Recorded information:
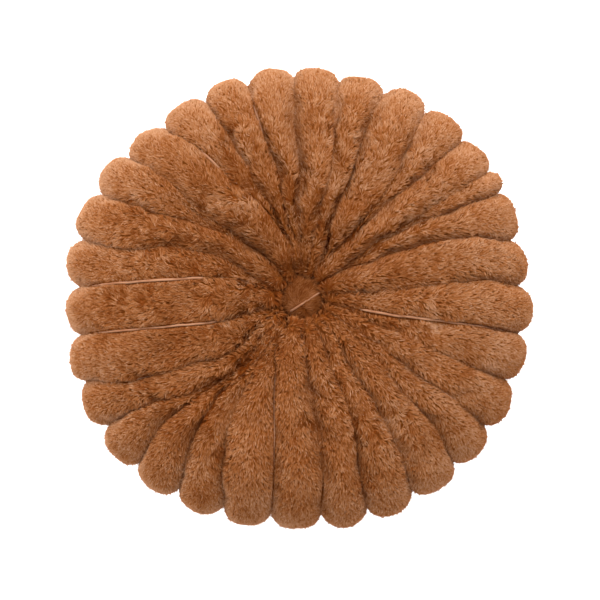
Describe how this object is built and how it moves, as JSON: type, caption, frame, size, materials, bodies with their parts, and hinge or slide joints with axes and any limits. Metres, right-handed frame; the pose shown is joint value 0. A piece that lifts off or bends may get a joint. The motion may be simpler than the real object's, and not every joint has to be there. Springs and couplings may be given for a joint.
{
  "type": "round pumpkin cushion with sewn channels and a buttoned centre",
  "caption": "Round plush cushion with puffed radial channels gathered to a covered button in the middle of each face.",
  "frame": {"origin": "on the surface that the cushion lies on, below the centre of its outline", "axes": "+Z up out of the front face, +X to the right and +Y up as the front face is seen in the picture"},
  "size_m": [0.4526, 0.448, 0.1218],
  "materials": {
    "plush": "short dense plush pile, matt",
    "button_plush": "short dense plush pile, matt"
  },
  "bodies": {
    "root": {"cushion": "plush", "front_button": "button_plush", "back_button": "button_plush"}
  },
  "joints": []
}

Stated goal: Repeat every line of the data, exactly and in full.

Final result:
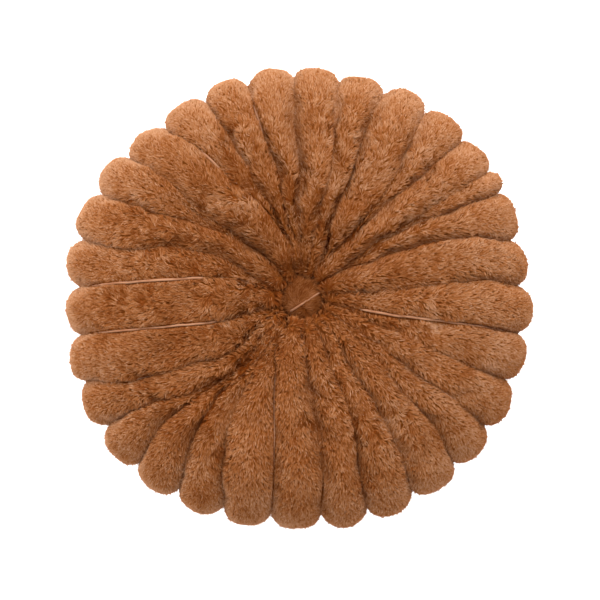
Describe how this object is built and how it moves, as JSON: type, caption, frame, size, materials, bodies with their parts, and hinge or slide joints with axes and any limits. Metres, right-handed frame; the pose shown is joint value 0. A piece that lifts off or bends may get a joint. The motion may be simpler than the real object's, and not every joint has to be there. Springs and couplings may be given for a joint.
{
  "type": "round pumpkin cushion with sewn channels and a buttoned centre",
  "caption": "Round plush cushion with puffed radial channels gathered to a covered button in the middle of each face.",
  "frame": {"origin": "on the surface that the cushion lies on, below the centre of its outline", "axes": "+Z up out of the front face, +X to the right and +Y up as the front face is seen in the picture"},
  "size_m": [0.4526, 0.448, 0.1218],
  "materials": {
    "plush": "short dense plush pile, matt",
    "button_plush": "short dense plush pile, matt"
  },
  "bodies": {
    "root": {"cushion": "plush", "front_button": "button_plush", "back_button": "button_plush"}
  },
  "joints": []
}